◆ WHAT THE TASK ASKS
Start at the line containing "Recreate this object" and stop at the line containing "LID_SCREW_ANGLES = (30.0, 150.0, 270.0)"; copy those lines exactly, both ends included, and no others.
━━━ MATERIAL FOR THIS TASK ━━━
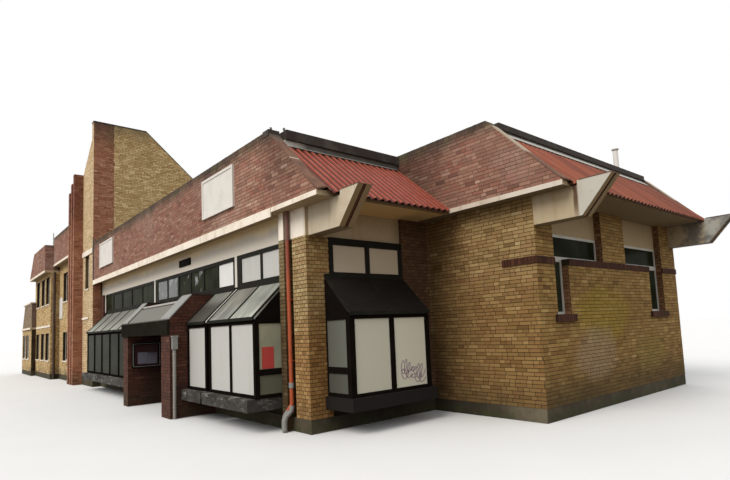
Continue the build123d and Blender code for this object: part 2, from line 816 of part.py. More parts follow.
with BuildPart() as end_copings:
    with BuildSketch(level(hall_cope_low)):
        span(hall_up_back, -hall_cope_in, front_in, corner_front)
    extrude(amount=hall_cope_t)
    with BuildSketch(level(cope_low)):
        span(wing_up_back, wing_x - wing_cope_in, corner_in, rear_in)
    extrude(amount=cope_t)
    with BuildSketch(level(far_cope_low)):
        span(end_up_x - parapet_t - 60, end_up_x, far_face + parapet_t, rear_out - parapet_t)
    extrude(amount=cope_t)
    with BuildSketch(facing_end(tower_right + cope_lip)):
        outline((tower_front - cope_lip, tower_top - cope_plate),
                (tower_level_y, tower_top - cope_plate), (tower_depth, gable_low - cope_plate),
                (tower_depth, gable_low), (tower_level_y, tower_top),
                (tower_front - cope_lip, tower_top))
    extrude(amount=-side_t - 2 * cope_lip)
    with BuildSketch(facing_front(tower_front)):
        outline((tower_left, rake_foot), (inner_right, rake_head),
                (inner_right, rake_head + cope_plate), (tower_left, rake_foot + cope_plate))
    extrude(amount=-side_t - cope_lip)
save(end_copings.part, "end_copings")

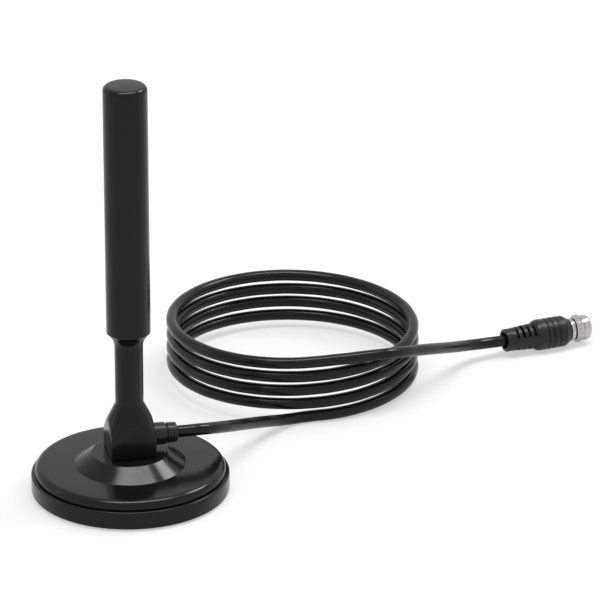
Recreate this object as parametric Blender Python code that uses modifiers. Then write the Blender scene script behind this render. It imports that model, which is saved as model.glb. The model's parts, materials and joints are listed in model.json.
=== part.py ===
"""Indoor TV aerial: a round mast on a magnetic disc base, with its coiled coaxial cord.

Frame: metres, +Z up. The origin is the centre of the base on the surface it stands on,
and +X is the way the cord leaves the foot.
"""
import math

import bmesh
import bpy
from mathutils import Vector

# ---------------------------------------------------------------- driving dimensions
MM = 0.001
GAP = 0.3 * MM                 # air between pieces that touch

# base
BASE_RADIUS = 42.6 * MM
SKIRT_BOTTOM = 0.6 * MM
SKIRT_TOP = 8.7 * MM
SKIRT_WALL = 2.4 * MM
TRAY_FLOOR = 1.6 * MM          # underside of the tray's floor plate, above the pad
TRAY_THICK = 1.8 * MM
TRAY_HOLE = 5.0 * MM           # way in for the foot screw
PAD_RADIUS = 40.0 * MM
PAD_HEIGHT = 1.3 * MM
LID_RADIUS = 41.0 * MM
LID_TOP = 12.8 * MM
LID_ROLL = 3.0 * MM            # radius of the lid's rolled edge
LID_THICK = 1.8 * MM
CONE_FOOT = 23.9 * MM          # radius where the raised hub meets the lid
CONE_HEAD = 16.4 * MM
CONE_TOP = 18.1 * MM
MAGNET_RADII = (12.0 * MM, 29.5 * MM)
MAGNET_HEIGHT = 4.0 * MM
PLATE_HEIGHT = 1.2 * MM
BOSS_CIRCLE = 34.5 * MM
BOSS_RADIUS = 3.0 * MM
LID_SCREW_ANGLES = (30.0, 150.0, 270.0)

# foot and mast
FOOT_WIDTH = 19.5 * MM
FOOT_BOTTOM = CONE_TOP + GAP
FOOT_FLOOR = 21.8 * MM         # bottom of the cable way inside the foot
FLARE_TAN = 0.50               # slope of the flare, radius over height
NECK_BOTTOM = 41.0 * MM
NECK_TOP = 66.6 * MM
NECK_RADIUS = 6.1 * MM
CABLE_WAY = 3.4 * MM
MAST_RADIUS = 9.45 * MM
MAST_WALL = 1.5 * MM
MAST_BOTTOM = 72.8 * MM
MAST_TOP = 185.1 * MM
MAST_EDGE = 1.8 * MM
SPIGOT_RADIUS = 7.6 * MM
SPIGOT_TOP = 78.5 * MM
BOARD = (12.0 * MM, 1.2 * MM, 22.0 * MM)
BOARD_BOTTOM = 81.0 * MM
FORMER_BOTTOM = 105.4 * MM
FORMER_TOP = 178.0 * MM
WINDING_RADIUS = 4.2 * MM
WINDING_PITCH = 7.6 * MM
WINDING_TURNS = 8

# cord
CORD_RADIUS = 2.6 * MM
CORD_Z = 25.0 * MM             # height of the strain relief's axis
RELIEF_END = 20.3 * MM
COIL_CENTRE = (96.5 * MM, 104.6 * MM)
COIL_RADIUS = 54.3 * MM
COIL_PITCH = 6.5 * MM
COIL_TURNS = 4 + 7.0 / 360.0
COIL_HEIGHT = COIL_PITCH * COIL_TURNS + 2 * CORD_RADIUS
LEAD_IN = [                    # from the strain relief to the coil's outer side, in mm
    (20.6, 0.0, 25.0), (25.6, 0.0, 25.0), (29.5, 0.5, 24.8), (35.0, 2.6, 23.8),
    (41.2, 7.4, 21.6), (48.3, 15.0, 18.2), (55.5, 23.6, 14.4), (62.9, 32.2, 10.6),
    (70.0, 39.7, 7.2), (76.8, 45.6, 4.4), (79.4, 47.3, 3.7),
]
LEAD_OUT = [                   # from the coil's outer side down into the boot, in mm
    (125.0, 52.0, 28.5), (127.9, 52.6, 28.3), (135.3, 56.5, 26.7), (143.6, 63.6, 23.6),
    (152.1, 71.4, 20.1), (161.0, 80.6, 15.9), (170.2, 90.4, 11.5), (178.4, 97.0, 8.7),
    (185.6, 100.0, 7.5), (194.8, 101.54, 7.2), (198.17, 102.09, 7.2),
]
LEAD_STUB = 2.0 * MM           # straight piece where a lead meets the relief or the boot

# plug, measured along its axis from its place just inside the boot's rear rim
PLUG_PLACE = (195.8 * MM, 101.7 * MM, 7.2 * MM)
PLUG_TURN = 9.3                # degrees from +X towards +Y
BOOT_LENGTH = 31.3 * MM
BOOT_RADIUS = 7.15 * MM
BOOT_REAR = -0.8 * MM          # rim of the boot's cup
BOOT_CUP = 2.7 * MM            # bottom of the cup that the cord goes into
SLOT_PLACES = (4.4, 7.2, 10.0, 12.8)
SLOT_WIDTH = 1.2 * MM
SLOT_WEB = 2.6 * MM            # height of the webs left at the sides of the slots
NUT_REAR = 33.9 * MM
NUT_HEX_END = 37.2 * MM
NUT_FRONT = 41.4 * MM
NUT_ACROSS_FLATS = 11.1 * MM
NUT_ROLL = -20.0               # degrees that the hexagon's corners stand off the vertical
NUT_THREAD_RADIUS = 4.76 * MM
NUT_FLANGE_RADIUS = 3.9 * MM
PIN_RADIUS = 0.5 * MM
PIN_TIP = 42.5 * MM

QUARTER = math.radians(90.0)


# ---------------------------------------------------------------- scene and materials
def clear_scene():
    for obj in list(bpy.data.objects):
        bpy.data.objects.remove(obj, do_unlink=True)


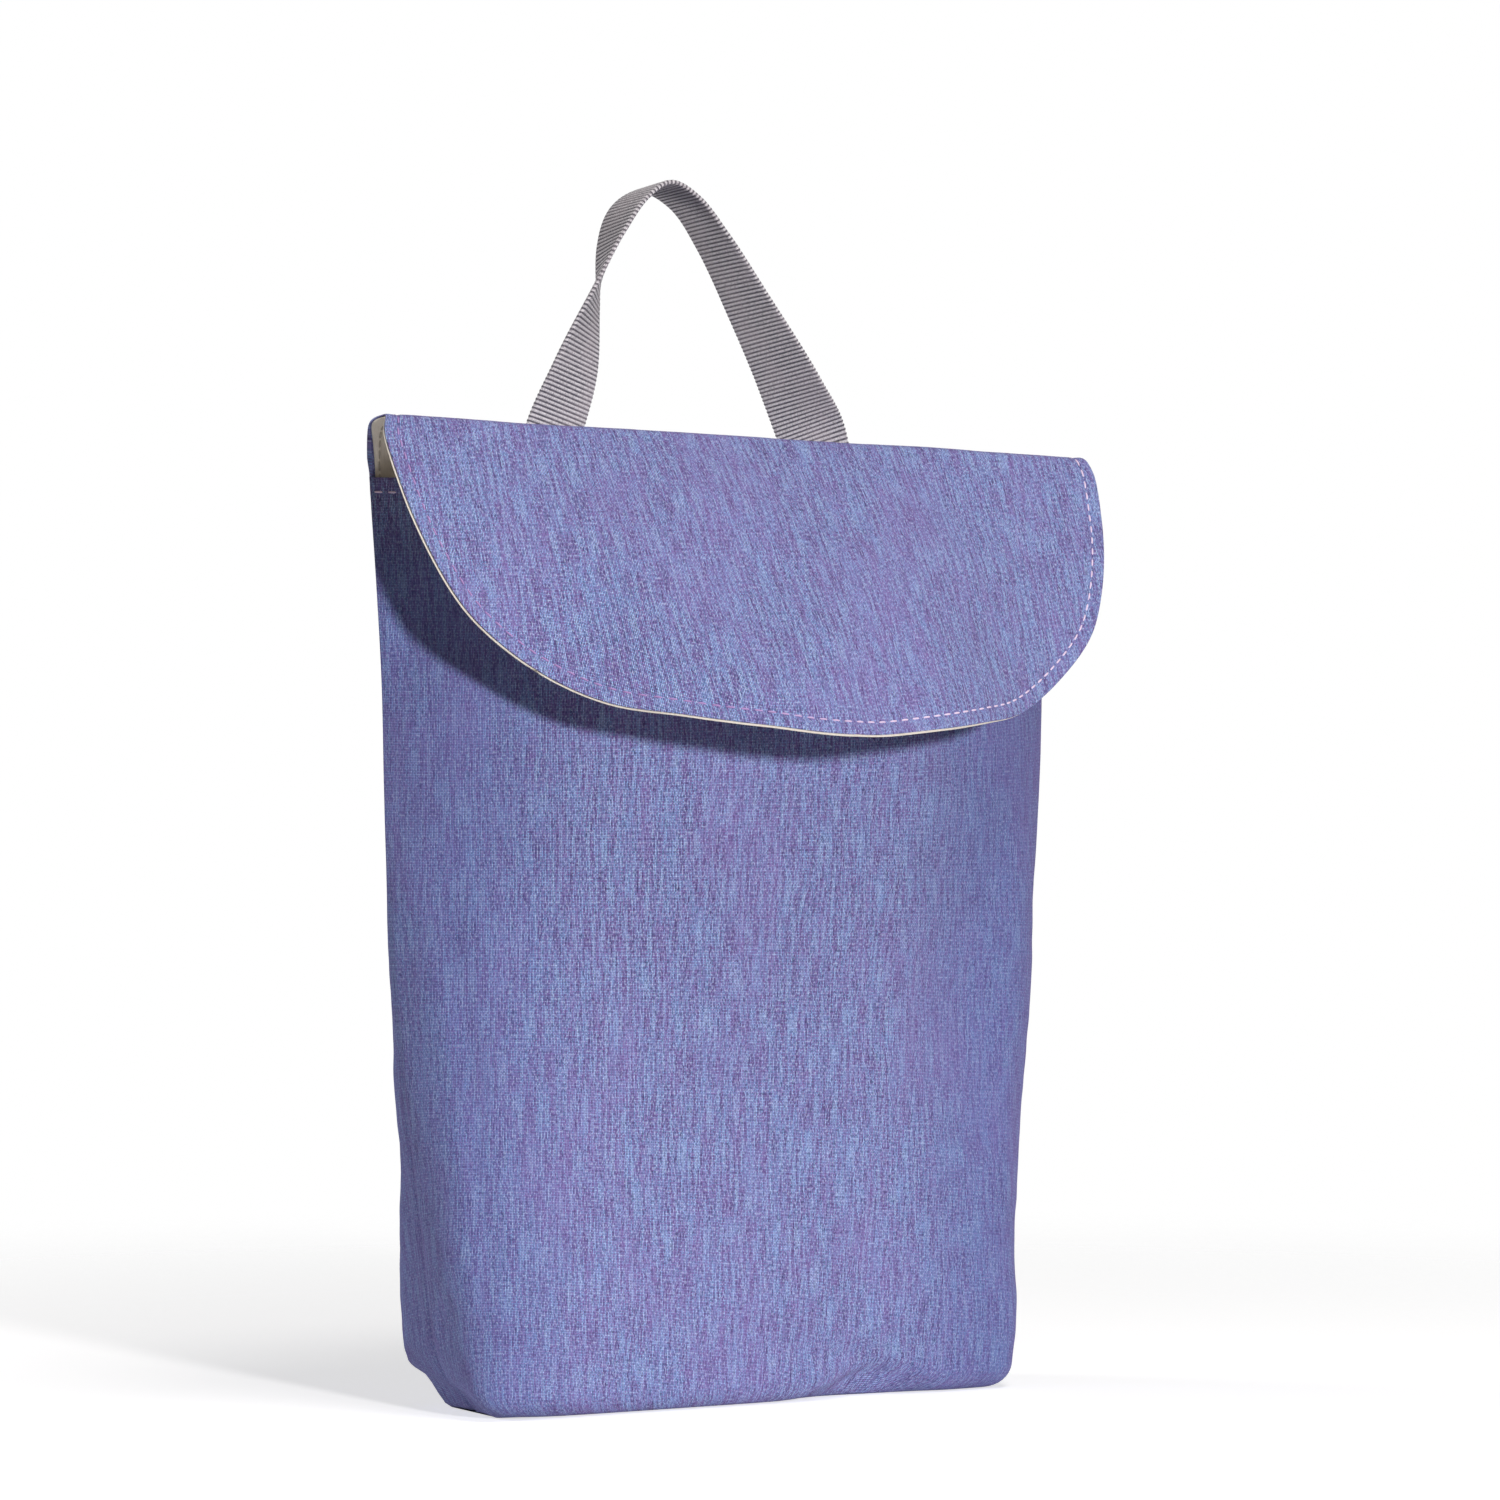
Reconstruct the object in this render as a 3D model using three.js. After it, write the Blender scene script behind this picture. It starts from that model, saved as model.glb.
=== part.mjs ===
// A soft upright organizer bag with a boxed base, a rounded flap folded over its front, and a webbing handle.
// Millimetres. +X is the right-hand side seen from the front, the front faces -Y, +Z is up.
// The origin is the centre of the underside of the flat base.
import * as THREE from 'three'

// Cloth and the clearances between its layers
const OUTER_CLOTH = 1.2
const LINING_CLOTH = 1.0
const LAYER_GAP = 0.3
const SEAM_GAP = 0.3

// Boxed base
const BASE_WIDTH = 179
const BASE_DEPTH = 52
const BASE_CORNER = 10
const BASE_ROUNDING = 7
const TURN_UNDER = 3

// Panels, seam to seam along the cloth, and the height of the front hem
const PANEL_WIDTH = 230
const BODY_HEIGHT = 255

// Fold over the mouth, ahead of the middle of the base
const FOLD_RISE = 15.5
const FOLD_AHEAD = 19
const FOLD_RADIUS = 3.5

// The shoulder rises behind the mouth to this share of the fold's rise before it turns forward, and comes into
// the fold from behind over this share of its own reach
const SHOULDER_RISE = 0.55
const SHOULDER_REACH = 0.25
const SHOULDER_ROOM = 0.4

// Flap, from the fold to the tip along the cloth
const FLAP_LENGTH = 105

// Handle webbing
const WEBBING_WIDTH = 20
const WEBBING_THICKNESS = 1.5
const HANDLE_SPAN = 96
const HANDLE_RISE = 73
const HANDLE_SEWN = 26
const HANDLE_SEWN_DROP = 22

// How far the curved wall crowns under the flat width of the webbing, as a share of the base depth
const WEBBING_SEAT = 0.006

// Grid of each cloth piece. Columns crowd towards the side seams by the given share of their spacing.
const COLUMNS = 28
const COLUMN_CROWDING = 0.5
const BASE_ROWS = 5
const WALL_ROWS = 9
const SHOULDER_ROWS = 5
const FLAP_ROWS = 11

// Steps between two stations of the handle
const WEBBING_STEPS = 3

// Colours of the woven cloth, the lining and the webbing, and the roughness of all three
const CLOTH_BLUE = 0x7f83b4
const LINING_CREAM = 0xe3d8c9
const WEBBING_GREY = 0x8a868d
const CLOTH_ROUGHNESS = 0.85

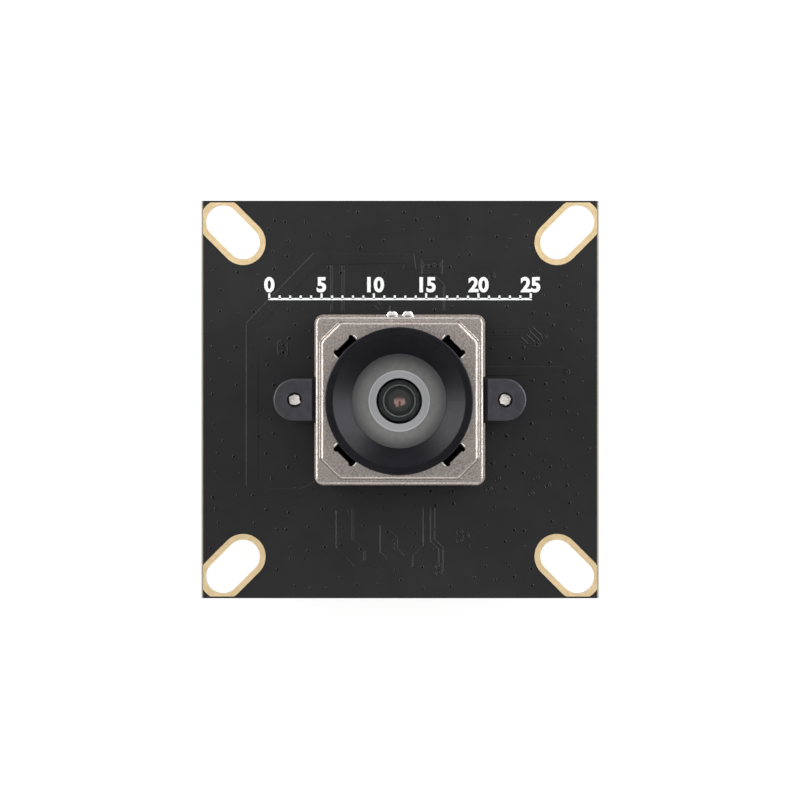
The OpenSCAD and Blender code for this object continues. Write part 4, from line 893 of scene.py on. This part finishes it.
━━━
◆ SOLVED PROBLEM
Recreate this object as parametric Blender Python code that uses modifiers. Then write the Blender scene script behind this render. It imports that model, which is saved as model.glb. The model's parts, materials and joints are listed in model.json.
=== part.py ===
"""Indoor TV aerial: a round mast on a magnetic disc base, with its coiled coaxial cord.

Frame: metres, +Z up. The origin is the centre of the base on the surface it stands on,
and +X is the way the cord leaves the foot.
"""
import math

import bmesh
import bpy
from mathutils import Vector

# ---------------------------------------------------------------- driving dimensions
MM = 0.001
GAP = 0.3 * MM                 # air between pieces that touch

# base
BASE_RADIUS = 42.6 * MM
SKIRT_BOTTOM = 0.6 * MM
SKIRT_TOP = 8.7 * MM
SKIRT_WALL = 2.4 * MM
TRAY_FLOOR = 1.6 * MM          # underside of the tray's floor plate, above the pad
TRAY_THICK = 1.8 * MM
TRAY_HOLE = 5.0 * MM           # way in for the foot screw
PAD_RADIUS = 40.0 * MM
PAD_HEIGHT = 1.3 * MM
LID_RADIUS = 41.0 * MM
LID_TOP = 12.8 * MM
LID_ROLL = 3.0 * MM            # radius of the lid's rolled edge
LID_THICK = 1.8 * MM
CONE_FOOT = 23.9 * MM          # radius where the raised hub meets the lid
CONE_HEAD = 16.4 * MM
CONE_TOP = 18.1 * MM
MAGNET_RADII = (12.0 * MM, 29.5 * MM)
MAGNET_HEIGHT = 4.0 * MM
PLATE_HEIGHT = 1.2 * MM
BOSS_CIRCLE = 34.5 * MM
BOSS_RADIUS = 3.0 * MM
LID_SCREW_ANGLES = (30.0, 150.0, 270.0)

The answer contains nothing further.